Heat flow into intermittently-pumped wells within unconfined alluvial aquifers

Abstract

Moving water can transport temperature signals of surface water into groundwater or vice-versa. We analyzed the temperature signals in the atmosphere, river, and pumped water to elucidate source water contributions to the pumping wells from the ambient groundwater and the river. Temperature fluctuations in response to high-frequency intermittent pumping were observed from February 2014 to August 2016 in 14 wells within three shallow unconfined alluvial aquifers along the Ohio River. The groundwater temperature observed in pumping wells displayed two alternating signals between pump-on and pump-off periods. The difference in groundwater temperatures between pump-on and pump-off periods was defined as a temperature shift.
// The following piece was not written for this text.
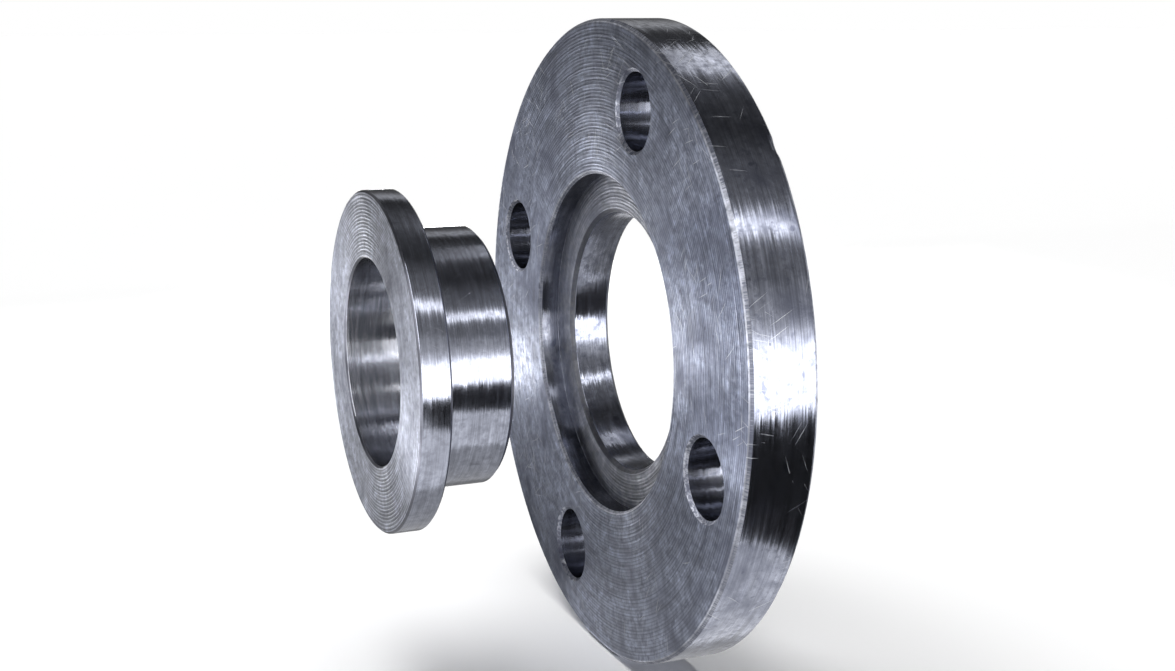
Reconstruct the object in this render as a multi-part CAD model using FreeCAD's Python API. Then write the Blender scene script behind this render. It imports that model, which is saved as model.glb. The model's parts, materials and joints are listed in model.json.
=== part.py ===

Temperature shifts indicate that pumping always introduces water of different temperature to the wells than that of the ambient groundwater. While seasonal pump-off temperatures varied up to 3.2 °C, the short-term temperature shifts ranged from 0.2 to 2.5 °C. Groundwater was generally warm in winter and cold in summer, but pumped water was of lower temperature in winter and higher in summer than the ambient groundwater. However, the pumping-induced temperature shifts were highest in summer and winter and lowest in spring and fall because groundwater temperature lagged that of surface water by approximately six months. The thermal transfer velocity in groundwater was more than one order magnitude higher during pumping than that during the recovery periods. High-frequency pumping changed produced-water temperature and increased the thermal transfer velocity in the groundwater. These results indicate that stream exfiltration is a major component of the water budget to a number of these wells. Thermal analysis reveals that the temperature of pumped water can trace source water to the pumping wells. This thermal approach for estimating the source of pumped water works best when groundwater temperature variation is seasonally large.